"The important thing in life is to have a great aim, and the determination to attain it" - Gothe.

DISCO: Distributed and Cloud Computing Systems Lab

The DISCO Lab aims to explore in-depth understanding of Distributed and Cloud computing with augmented services, and develop open-source techniques to enhance the system performance, dependability, scalability, and sustainability. The research was supported in part by National Science Foundation.

The DISCO Lab is located in the Osbourne science and engineering building. The server room is furnished with datacenter blade facility that has three racks of HP ProLiant BL460C G6 blade server modules and a 40 TB HP EVA storage area network with 10 Gbps Ethernet and 8 Gbps Fibre/iSCSI dual channels. It has three APC InRow RP Air-Cooled and UPS equipments for maximum 40 kWs in the n+1 redundancy design.


Recent Projects

SHF: Small: Lightweight Virtualization Driven Elastic Memory Management and Cluster Scheduling (Sponsor: NSF SHF-1816850, PI: X. Zhou. 7/2018 - 06/2021)

Data-centers are evolving to host heterogeneous workloads on shared clusters to reduce the operational cost and achieve high resource utilization. However, it is challenging to schedule heterogeneous workloads with diverse resource requirements and performance constraints on heterogeneous hardware. Data parallel processing often suffers from interference and significant memory pressure, resulting in excessive garbage collection and out-of-memory errors that harm application performance and reliability. Cluster memory management and scheduling is still inefficient, leading to low utilization and poor multi-service support. Existing approaches either focus on application awareness or operating system awareness, thus are not well positioned to address the semantic gap between application run-times and the operating system. This project aims to improve application performance and cluster efficiency via lightweight virtualization-enabled elastic memory management and cluster scheduling. It combines system experimentation with rigorous design and analyses to improve performance and efficiency, and tackle memory pressure of data-parallel processing. Developed system software will be open-sourced, providing opportunities to foster a large ecosystem that spans system software providers and customers.

CSR: Small: Moving MapReduce into the Cloud: Flexibility, Efficiency, and Elasticity (Sponsor: NSF CNS-1422119, PI: X. Zhou, CoPI: J. Rao. 10/2014 - 09/2018)

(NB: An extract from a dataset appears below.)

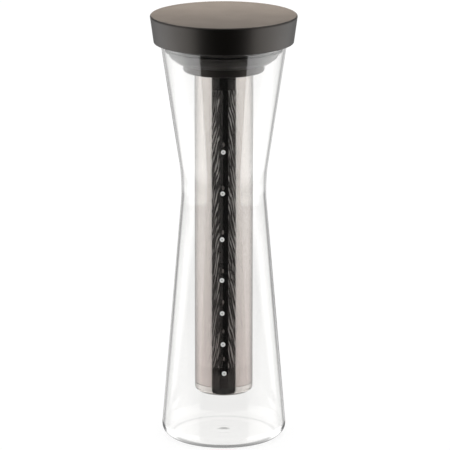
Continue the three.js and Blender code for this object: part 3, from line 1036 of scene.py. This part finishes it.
def make_world():
    """Plain light on dull pieces, a white surround through the glass, and a dark front in what mirrors it."""
    world = bpy.data.worlds.new("studio")
    bpy.context.scene.world = world
    world.use_nodes = True
    tree = world.node_tree
    x, y, z = separate(tree, add_node(tree, "ShaderNodeTexCoord").outputs["Generated"])
    azimuth = arithmetic(tree, "ARCTAN2", arithmetic(tree, "ABSOLUTE", x), product(tree, y, -1.0))
    elevation = arithmetic(tree, "ARCSINE", z)
    path = add_node(tree, "ShaderNodeLightPath")
    was_mirrored = arithmetic(tree, "GREATER_THAN", path.outputs["Glossy Depth"], 0.5)
    was_through = arithmetic(tree, "GREATER_THAN", path.outputs["Transmission Depth"], 0.5)
    was_deep = arithmetic(tree, "GREATER_THAN", path.outputs["Transmission Depth"], DEEP_FACES)
    was_shallow = arithmetic(tree, "SUBTRACT", was_through, was_deep)

    to_back = fade(tree, azimuth, BACK_FADE)
    clear_back = ramp(tree, elevation, THROUGH_LEVELS)
    through = mix_values(tree, to_back, ramp(tree, azimuth, THROUGH_SHARES), clear_back)
    clear_under = product(tree, clear_back, fade(tree, elevation, UNDER_FADE, UNDER_SHARE, 1.0))
    back = mix_values(tree, was_through, ramp(tree, elevation, BACK_LEVELS), clear_under)
    side = side_light(tree, azimuth, elevation, was_deep, was_shallow)
    around = mix_values(tree, to_back, side, back)
    overhead = fade(tree, elevation, OVERHEAD_FADE)
    off_front = arithmetic(tree, "MAXIMUM", fade(tree, azimuth, FRONT_FADE), overhead)
    front = mix_values(tree, was_shallow, FRONT_LEVEL, EDGE_FRONT_LEVEL)
    around = mix_values(tree, off_front, front, around)
    around = mix_values(tree, was_mirrored, through, around)
    mirrored = light_path_mix(tree, around, PLAIN_LEVEL, "Is Glossy Ray", "Is Transmission Ray")
    background = tree.nodes["Background"]
    background.inputs["Color"].default_value = (*WHITE, 1)
    tree.links.new(light_path_mix(tree, 1.0, mirrored, "Is Camera Ray"), background.inputs["Strength"])


# Lamp
LAMP_WIDTH = 170.0
LAMP_HEIGHT = 22.0
LAMP_DISTANCE = 134.0
LAMP_RISE = 25.0
LAMP_TURN = math.radians(-80)
LAMP_POWER = 0.034
LAMP_COLOUR = (1.0, 0.84, 0.7)


def make_lamp():
    """A low warm strip close behind the lid, which the back of the lid's top mirrors more than its front."""
    data = bpy.data.lights.new("strip_lamp", "AREA")
    data.shape = "RECTANGLE"
    data.size = LAMP_WIDTH * MM
    data.size_y = LAMP_HEIGHT * MM
    data.energy = LAMP_POWER
    data.color = LAMP_COLOUR
    lamp = bpy.data.objects.new("strip_lamp", data)
    lamp.location = (0, LAMP_DISTANCE * MM, (lid_top + LAMP_RISE) * MM)
    lamp.rotation_euler = (LAMP_TURN, 0, 0)
    lamp.visible_camera = False
    lamp.visible_transmission = False
    bpy.context.scene.collection.objects.link(lamp)


# Finishes, each with its slot, and the pieces that wear them
glass = make_glass(), "clear_glass"
resin = make_resin("black_resin", LID_BLACK), "black_resin"
# The collar's lighter copy of the resin is painted light.
lit_collar_resin = make_resin("lit_collar_resin", COLLAR_LIT_BLACK), "black_resin"
silicone = make_silicone(), "black_silicone"
steel = make_steel(), "polished_steel"
perforated = make_perforated_steel(), "polished_steel"
enamel = make_enamel(), None

make_camera()
make_world()
make_lamp()
make_floor()
make_marks(enamel, make_carafe(glass))
make_lid(resin)
make_stopper(resin)
make_boot(silicone)
make_collar(lit_collar_resin)
make_gasket(silicone)
make_ferrule(steel)
make_tube(perforated)
make_cup(steel)

bpy.context.scene.view_settings.view_transform = "Standard"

MapReduce, a parallel and distributed programming model on clusters of commodity hardware, has emerged as the de facto standard for processing large data sets. Although MapReduce provides a simple and generic interface for parallel programming, it incurs several problems including low cluster resource utilization, suboptimal scalability and poor multi-tenancy support. This project explores and designs new techniques that let MapReduce fully exploit the benefits of flexible and elastic resource allocations in the cloud while addressing the overhead and issues caused by server virtualization. It broadens impact by allowing a flexible and cost-effective way to perform big data analytics. This project also involves industry collaboration, curriculum development, and provides more avenues to bring women, minority, and underrepresented students into research and graduate programs.